Bowie admits that his Let’s Dance album was an attempt to play to the idea of what a mainstream rock star should look like, with attendant parameters, and to finding this creatively frustrating (the album was a huge seller back in the day, a blockbuster LP album in the music world in much the same way that movies like Star Wars (George Lucas, 1977) had previously created the blockbuster movie phenomenon in the cinema world.

Personally I’ve always found that record unsatisfying, and his analysis here accurately explains why, although the live footage (like all the other live footage used in this film) remains exhilarating and a demonstration of what an incredible live performer David Bowie, in his different periods and different guises, was (and, I guess, if you’re watching footage of him today, still is).

There’s a moment maybe forty minutes before the end where the film feels like it’s going to finish indeed goes to a black screen, but then it starts up again and carries on. Which is fine, except that Morgen doesn’t seem to know how to end his film, and when the end does finally come, it feels somewhat arbitrary.

That said, although the piece runs well over two hours, it’s enthralling and compelling stuff, a journey into the mind of a great artist and arguably the greatest media practitioner of the twentieth century.
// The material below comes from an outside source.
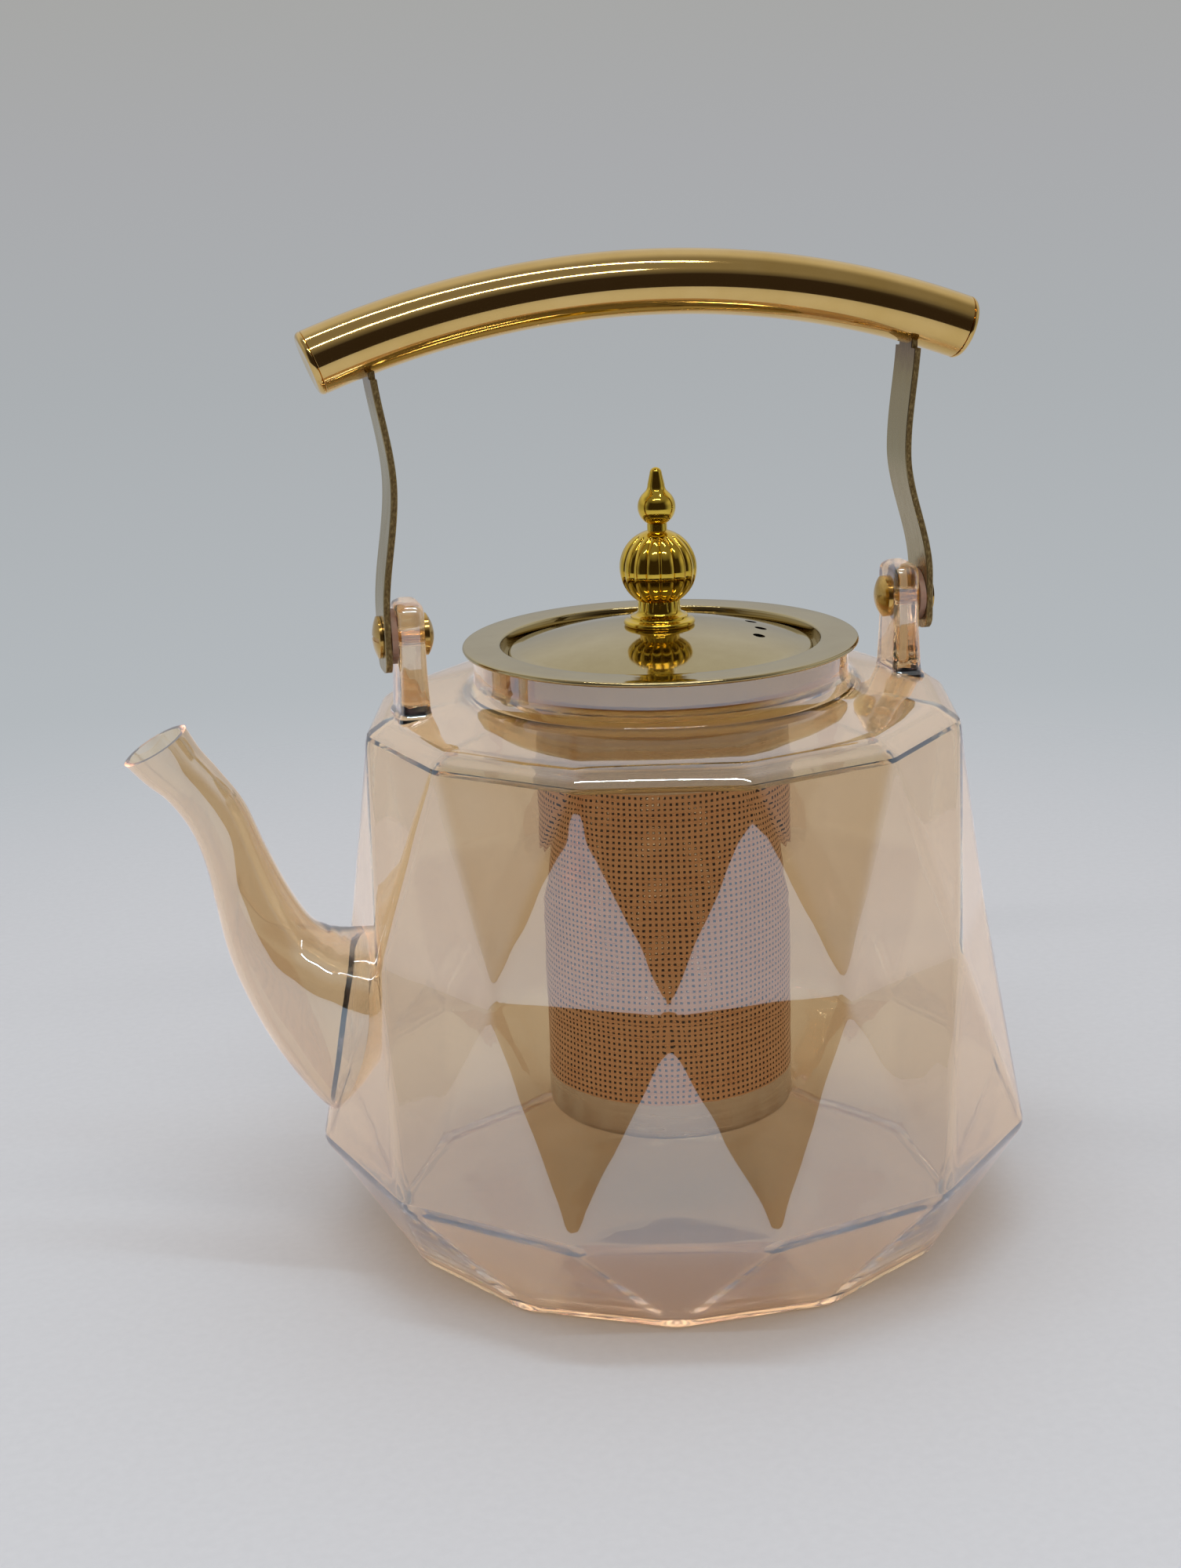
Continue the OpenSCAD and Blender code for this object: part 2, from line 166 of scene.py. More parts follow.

Bowie continues to confound, and although the film is available in IMAX – in which viewing format I would recommend you see it – it was sadly only press screened in a regular (albeit a very nice West End) cinema, suggesting that perhaps its distributors don’t really understand it. Well, in the 1960s, no-one really understood the struggling, largely unknown, David Bowie. However, if you connect with his personality, life, music or work on whatever level, you’ll probably understand it rather better. Highly recommended.

Moonage Daydream is out in IMAX in the UK on Friday, September 16th and wide in cinemas on Friday, September 23rd.